Wednesday, December 17, 2008
One image that keeps coming to mind during this holiday season, listening to news reports of despair and ruin, is Fritz Eichenberg's "Christ of the Breadline". Eichenberg's eloquent wood carving, portrays a humble Christ, in line with many other people in need (all men in this instance) and comes from Eichenberg's experiences in prewar Germany and Depression-era America.
As we evolved out of the Depression, much focus was put on building the middle class, through supports like the WPA, and the GI Bill, laws and programs that made education and arts available to all, and made housing and home ownership an achievable dream. Somewhere in the latter half of the century, things began to morph into a more Darwinistic, "government is the problem" sort of thinking and those middle class supports started to erode.
We now find ourselves on the receiving end of all those policies - the needs that we have denied for so long are now shared by so many. The Wild West that is Wall Street has finally shot itself in the foot, and nearly killed itself off. The politicians that have been successful (until now) have been running on platforms of less regulation, every man for himself, which to my mind is exactly the opposite of what Christ espoused, and yet these folks were speaking to largely Christian fundamentalist groups. My mind just cannot comprehend the dissonance of those two messages. I wonder sometimes, if Jesus himself were running for office, would a Christian fundamentalist vote for him? Or would he be seen as too liberal?
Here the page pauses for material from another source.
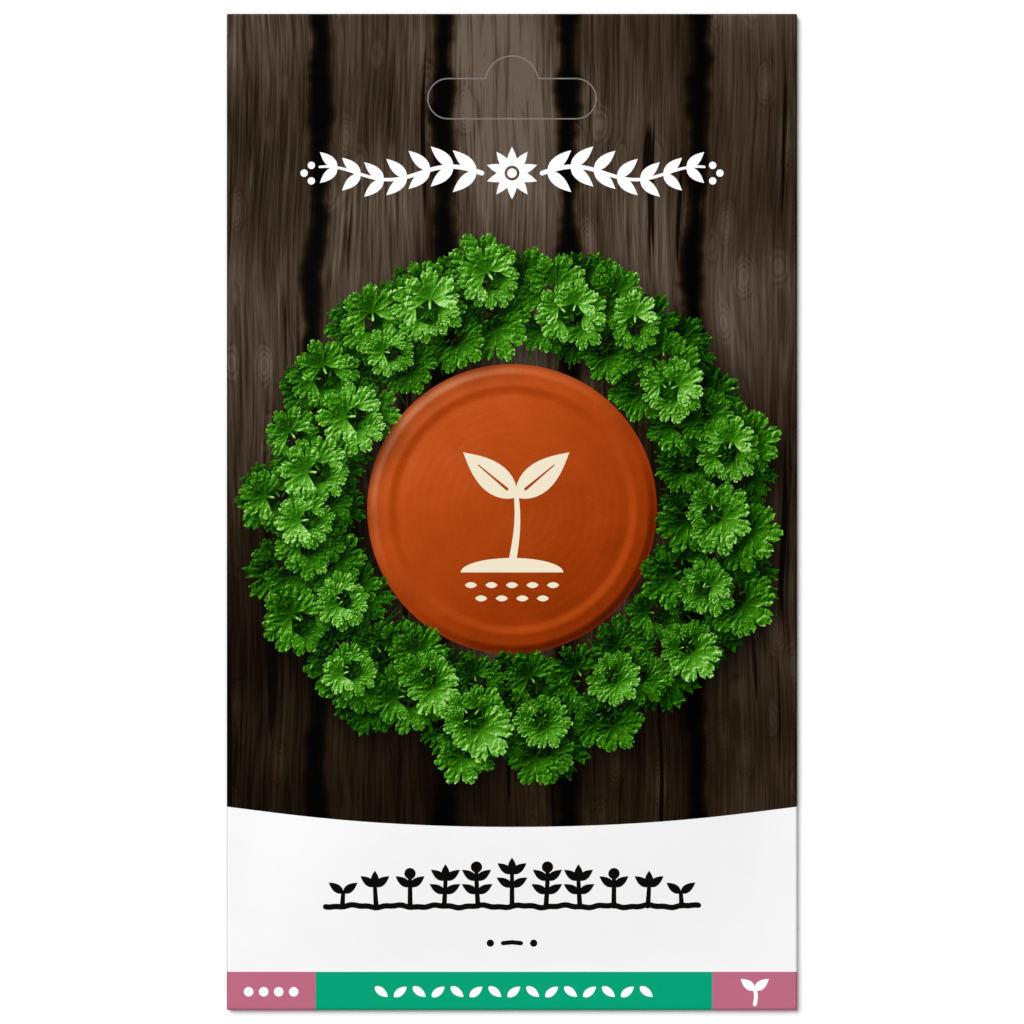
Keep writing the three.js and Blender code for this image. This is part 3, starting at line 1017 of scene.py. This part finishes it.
def add_side(bm, points, triangles, depth, home):
    """One side of the paper, still flat. It notes each point's panel and depth for the folding."""
    made = {}
    faces = []
    for triangle, panel, _ in triangles:
        for i in triangle:
            if i not in made:
                made[i] = bm.verts.new((*points[i], 0))
                home[made[i]] = (panel, depth)
        corners = [made[i] for i in triangle]
        faces.append(bm.faces.new(corners if depth == 0 else corners[::-1]))
    return made, faces


def ink_side(faces, layers):
    """Gives each printed face its ink, and its corners what that ink's material reads."""
    for number, (face, (triangle, panel, layer)) in enumerate(zip(faces, PRINTED_FACES)):
        shape = PRINT[layer]
        face.material_index = shape["ink"]
        c, s = cos(shape["angle"]), sin(shape["angle"])
        sun = (SUN.x * c + SUN.y * s, SUN.y * c - SUN.x * s, shape["tone"])
        for k, loop in enumerate(face.loops):
            u, v = FLAT_POINTS[triangle[k]]
            dx, dy = (u - shape["centre"][0]) / shape["size"], (v - shape["centre"][1]) / shape["size"]
            loop[layers["art"]] = (dx * c + dy * s, dy * c - dx * s, shape["draw"])
            loop[layers["sun"]] = sun
            loop[layers["print_shade"]] = SHADE[3 * number + k]
            loop[layers["fold_wear_and_shade"]] = fold_wear_and_shade_at(u, v)
            loop[layers["ink"]] = (*shape["colour"], 1)
            loop[layers["map"]].uv = on_sheet(panel, u, v)


print("a fold's edge is worn by", round(fold_wear_and_shade_at(FOLD_X, 0), 2), "and its middle by", fold_wear_and_shade_at(TIP_U, 0))

# %% The inside and the rim
def bare_side(faces, layers, home):
    """Gives the inside and the rim their bare paper, and their small place on the map."""
    for face in faces:
        face.material_index = BARE
        for loop in face.loops:
            u, v = loop.vert.co.xy
            shift = RIM_ON_SHEET if home[loop.vert][1] else 0.0
            loop[layers["map"]].uv = on_sheet(MAP_BARE, u + shift, v + shift)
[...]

So, in these times of dire economic need, keep in mind the plight of those less fortunate. It's winter, and it's Christmas. A new year is coming, and with it a new administration. Have hope and have charity in your heart. Be kind to one another, for you never know what baggage someone else is carrying. Many folks hide their burdens very well. Make your decisions with love and wisdom, and hope that the era of "What's in it for me?" is now over.